Mercoledì 24 Aprile 2024

Elezioni a ottobre? A chi giova un altro voto

Sì, lo sappiamo, stiamo parlando di una strana alleanza nata più per bisogno che per amore, ma al termine di questi due mesi di risse continue la vera domanda è quante scorie tossiche allignino ancora in giro nei corridoi di palazzo Chigi e se l’eterna legge della necessità potrà sanare le ferite aperte dai duelli rusticani tra i gemelli diversi Salvini-Di Maio. In politica si può infatti dire tutto, a patto però di non crederci. Regola aurea che invece leghisti e grillini hanno infranto, dando troppo spesso l’idea di essere sinceri quando si sono presi a schiaffoni, quasi non aspettassero altro.

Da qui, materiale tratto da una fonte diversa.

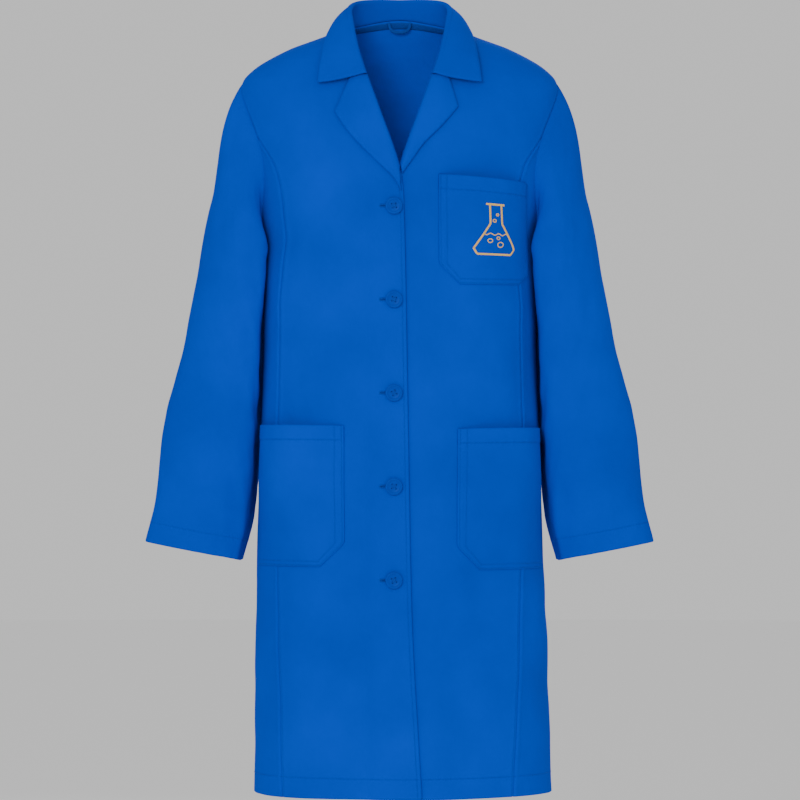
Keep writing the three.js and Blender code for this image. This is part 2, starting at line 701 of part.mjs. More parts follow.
// ---- emblem: a plain laboratory flask, outlined in gold thread --------------------------------------
function emblem() {
  const half = emblemHeight / 2;
  const neck = emblemHeight * 0.1;
  const base = emblemHeight * 0.36;
  const outline = (grow) => [
    [-neck - grow, half + grow], [neck + grow, half + grow], [neck + grow, half * 0.25],
    [base + grow, -half * 0.78], [base + grow * 0.4, -half - grow], [-base - grow * 0.4, -half - grow],
    [-base - grow, -half * 0.78], [-neck - grow, half * 0.25],
  ].map(([x, y]) => new THREE.Vector2(x, y));
  const inner = outline(0);
  const outer = outline(emblemLine);
  const at = (u, v) => {
    const along = (u - Math.floor(u)) * inner.length;
    const corner = Math.min(Math.floor(along), inner.length - 1);
    const next = (corner + 1) % inner.length;
    const from = inner[corner].clone().lerp(outer[corner], v);
    const to = inner[next].clone().lerp(outer[next], v);
    const place = from.lerp(to, along - corner);
    const pocketU = 0.5 + place.x / chestPocketWidth;
    const pocketV = 0.52 + place.y / chestPocketHeight;
    return chestPocket.at(pocketU, pocketV, emblemGap + emblemThread);
  };
  const perSide = 5;
  const us = span(inner.length * perSide);
  return sheet({ at, us, vs: span(1), thickness: emblemThread, within: bodyCentre, closed: true });
}

// ---- buttons, their threads and the buttonholes ------------------------------------------------------
const buttonBackLift = lapLift + 1.7;
const buttonZ = (i) => -buttonTopDrop - i * buttonPitch;
const buttonSeat = (i) => bodySurface(angleAtX(buttonX, buttonZ(i)), buttonZ(i)).y;   // cloth's y there

// Local axes of a button: +Z points out of the coat.
function button() {
  const r = buttonDiameter / 2;
  const t = buttonThickness;
  const outline = [[0, 0], [r - 1.2, 0], [r, 1.2], [r - 0.8, t], [r - 2.4, t], [r - 3.6, t - 0.9], [0, t - 0.9]]
    .map(([x, y]) => new THREE.Vector2(x, y));
  const disc = new THREE.LatheGeometry(outline, 16);
  disc.rotateX(Math.PI / 2);
  let solid = toManifold(disc);
  for (const [x, y] of threadHoles()) {
    const hole = new THREE.CylinderGeometry(threadHoleRadius, threadHoleRadius, 3 * t, 6);
    hole.rotateX(Math.PI / 2);
    hole.translate(x, y, 0);
    solid = solid.subtract(toManifold(hole));
  }
  return fromManifold(solid);
}

function threadHoles() {
  const o = threadHoleOffset;
  return [[o, o], [-o, o], [-o, -o], [o, -o]];
}

// Thread: a wound shank behind the button, four strands through its holes and a cross on top.
function buttonThread() {
  const strand = threadHoleRadius - 0.4;
  const top = buttonThickness - 0.9 + 0.35;
  const back = -buttonBackLift + layerGap;
  const rod = (radius, from, to, x, y) => {
    const piece = new THREE.CylinderGeometry(radius, radius, to - from, 5);
    piece.rotateX(Math.PI / 2);
    piece.translate(x, y, (from + to) / 2);
    return toManifold(piece);
  };
  const spread = threadHoleOffset * Math.SQRT2 + strand;
  let solid = rod(shankRadius, back, -0.5, 0, 0);
  solid = solid.add(rod(spread, -0.65, -0.3, 0, 0));
  for (const [x, y] of threadHoles()) solid = solid.add(rod(strand, -0.4, top + 0.5, x, y));
  for (const turn of [Math.PI / 4, -Math.PI / 4]) {
    const bar = new THREE.BoxGeometry(2 * threadHoleOffset * Math.SQRT2 + strand, 2 * strand, 0.8);
    bar.rotateZ(turn);
    bar.translate(0, 0, top + 0.45);
    solid = solid.add(toManifold(bar));
  }
  return fromManifold(solid);
}

function placeOnFront(geometry, i) {
  geometry.rotateX(Math.PI / 2);
  geometry.translate(buttonX, buttonSeat(i) - buttonBackLift, buttonZ(i));
  return geometry;
}

const holeFromX = buttonX + shankRadius + 2;
const holeCentreX = holeFromX - buttonholeLength / 2;

function cutButtonholes(geometry) {
  let solid = toManifold(geometry);
  for (let i = 0; i < buttonCount; i += 1) {
    const slot = new THREE.BoxGeometry(buttonholeLength, 40, buttonholeWidth);
    slot.translate(holeCentreX, buttonSeat(i), buttonZ(i));
    solid = solid.subtract(toManifold(slot));
  }
  return fromManifold(solid);
}

// Stitched rim of a buttonhole, lying on the right front under the button.
function buttonholeRim(i) {
  const rim = 1.6;
  const outer = new THREE.BoxGeometry(buttonholeLength + 2 * rim, 0.35, buttonholeWidth + 2 * rim, 3, 1, 1);
  const inner = new THREE.BoxGeometry(buttonholeLength, 2, buttonholeWidth);
  const solid = toManifold(outer).subtract(toManifold(inner));
  const geometry = fromManifold(solid);
  const position = geometry.attributes.position;
  for (let k = 0; k < position.count; k += 1) {
    const x = holeCentreX + position.getX(k);
    const z = buttonZ(i) + position.getZ(k);
    const lift = frontLift(-1, -x) + 0.5 - position.getY(k);
    const p = mirrored(-1, bodySurface(angleAtX(-x, z), z, lift));
    position.setXYZ(k, p.x, p.y, p.z);
  }
  return geometry;
}

// ---- neck tape and hanging loop -----------------------------------------------------------------------
function neckTape() {
  const at = (u, v) => {
    const angle = mix(112, 248, u);
    const z = neckSeamZ(angle) - 2 - 8 * (1 - v);
    return bodySurface(angle, z, -clothThickness - layerGap);
  };
  return sheet({ at, us: span(12), vs: span(1), thickness: 0.8, within: (p) => new THREE.Vector3(0, 0, p.z) });
}

const loopY = neckBackDepth - 4.2;

// A narrow ribbon bent down in a shallow arch, its two ends under the tape's edge.
function hangingLoop() {
  const arch = new THREE.CatmullRomCurve3([
    new THREE.Vector3(-loopHalfWidth, 0, -3),
    new THREE.Vector3(-loopHalfWidth * 0.86, 0, -loopDrop * 0.72),
    new THREE.Vector3(-loopHalfWidth * 0.4, 0, -loopDrop),
    new THREE.Vector3(loopHalfWidth * 0.4, 0, -loopDrop),
    new THREE.Vector3(loopHalfWidth * 0.86, 0, -loopDrop * 0.72),
    new THREE.Vector3(loopHalfWidth, 0, -3),
  ]);
  const at = (u, v) => {
    const point = arch.getPoint(u);
    const tangent = arch.getTangent(u);
    const out = new THREE.Vector3(tangent.z, 0, -tangent.x);
    return point.addScaledVector(out, (v - 0.5) * loopRibbon).setY(loopY);
  };
  return sheet({ at, us: span(14), vs: span(1), thickness: 0.8, within: (p) => p.clone().setY(200) });
}

// ---- assembly --------------------------------------------------------------------------------------------
addMesh('back_panel', backPanel(), cloth);
addMesh('collar_stand', collarStand(), clothInside);
addMesh('collar_fall', collarFall(), cloth);
addMesh('neck_tape', neckTape(), clothInside);
addMesh('hanging_loop', hangingLoop(), cloth);
for (const [label, side] of [['left', 1], ['right', -1]]) {
  const lower = frontLower(side);
  const facing = frontFacing(side);
  addMesh(`${label}_front_upper`, frontUpper(side), cloth);
  addMesh(`${label}_front_lower`, side < 0 ? cutButtonholes(lower) : lower, cloth);
  addMesh(`${label}_front_facing`, side < 0 ? cutButtonholes(facing) : facing, clothInside);
  addMesh(`${label}_side_panel_front`, sidePanelFront(side), cloth);
  addMesh(`${label}_side_panel_underarm`, sidePanelUnderarm(side), cloth);
  addMesh(`${label}_side_panel_back`, sidePanelBack(side), cloth);
  addMesh(`${label}_sleeve_cap`, sleeveCap(side), cloth);
  addMesh(`${label}_sleeve`, sleeveTube(side), cloth);
  addMesh(`${label}_lapel`, lapel(side), cloth);
  addMesh(`${label}_lower_pocket`, lowerPocket(side).geometry, cloth);
}
addMesh('chest_pocket', chestPocket.geometry, cloth);
addMesh('chest_emblem', emblem(), goldThread);
for (let i = 0; i < buttonCount; i += 1) {
  addMesh(`button_${i + 1}`, placeOnFront(button(), i), buttonPlastic);
  addMesh(`button_thread_${i + 1}`, placeOnFront(buttonThread(), i), sewingThread);
  addMesh(`buttonhole_stitching_${i + 1}`, buttonholeRim(i), sewingThread);
}

coat.position.set(0, -neckBackDepth, 0);
export default coat;
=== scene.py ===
"""A laboratory coat in blue twill, filled out as if worn: panels, sleeves, collar and lapels,
patch pockets, buttons, buttonholes and every row of stitching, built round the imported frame."""

import math

import bmesh
import bpy
import numpy as np
from mathutils import Matrix, Vector


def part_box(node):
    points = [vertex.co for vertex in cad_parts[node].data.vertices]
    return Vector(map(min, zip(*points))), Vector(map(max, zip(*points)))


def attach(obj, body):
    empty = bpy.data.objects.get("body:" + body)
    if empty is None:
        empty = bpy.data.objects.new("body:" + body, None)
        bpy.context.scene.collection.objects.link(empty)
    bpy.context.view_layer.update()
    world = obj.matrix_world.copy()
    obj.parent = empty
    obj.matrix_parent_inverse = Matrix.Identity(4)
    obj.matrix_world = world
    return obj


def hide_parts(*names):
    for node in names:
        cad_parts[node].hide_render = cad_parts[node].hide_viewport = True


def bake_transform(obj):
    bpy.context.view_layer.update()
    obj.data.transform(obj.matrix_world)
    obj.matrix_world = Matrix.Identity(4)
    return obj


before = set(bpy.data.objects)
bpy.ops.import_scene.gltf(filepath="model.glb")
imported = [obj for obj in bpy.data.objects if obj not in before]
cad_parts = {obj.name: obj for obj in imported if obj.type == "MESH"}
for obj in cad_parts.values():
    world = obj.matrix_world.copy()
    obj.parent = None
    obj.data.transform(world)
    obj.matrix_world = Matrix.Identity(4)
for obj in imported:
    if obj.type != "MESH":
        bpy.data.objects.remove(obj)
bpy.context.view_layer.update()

MM = 0.001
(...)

Lo scontro tra Conte e Giorgetti, il sostanziale fallimento del Cdm di ieri, sono gli ultimi di una serie di episodi che farebbero pensare a una sicura rottura ma abbiamo visto molte campagne elettorali, anche aspre, ricomporsi magicamente. E saranno solo gli elettori, domenica prossima, a dirci se la dialettica intensa sarà stata una preterintenzionale prova di divorzio, come quei coniugi che di fronte alle prime difficoltà decidono di dormire «una sera o due» sul divano e poi scoprono che sul divano non si dorme poi così male, oppure solo una sorta di stress-test in cui si registrano i motori e si riparte.

Magari con nuove consapevolezze, tipo quella dei grillini che solo adesso hanno capito l’errore di aver lasciato troppo spazio a Salvini nei primi mesi di governo. Con una Lega sotto il 30 e un M5S distante al massimo 5/6 punti i cocci verranno in qualche modo riappiccicati in nome dei reciproci interessi; nell’evenienza invece di uno scollamento molto più marcato, le urne a ottobre sono la realtà più probabile.

A quel punto a troppi degli attori in campo converrà il voto. A Salvini, che potrebbe consolidare la propria leadership, a una Forza Italia ormai rassegnata a fare il decisivo passo verso il futuro senza Berlusconi, a Giorgia Meloni che tornerebbe in gioco mentre adesso sta all’opposizione, a Zingaretti che liquiderebbe senatori e deputati renziani, allo stesso Renzi che ancora controlla i gruppi parlamentari Pd e potrebbe decidere la vagheggiata rentrée, lui o un altro del campo liberal-riformista tipo Calenda, e infine anche al Quirinale, preoccupato altrimenti per una supermanovra da portare in fondo in un quadro instabile.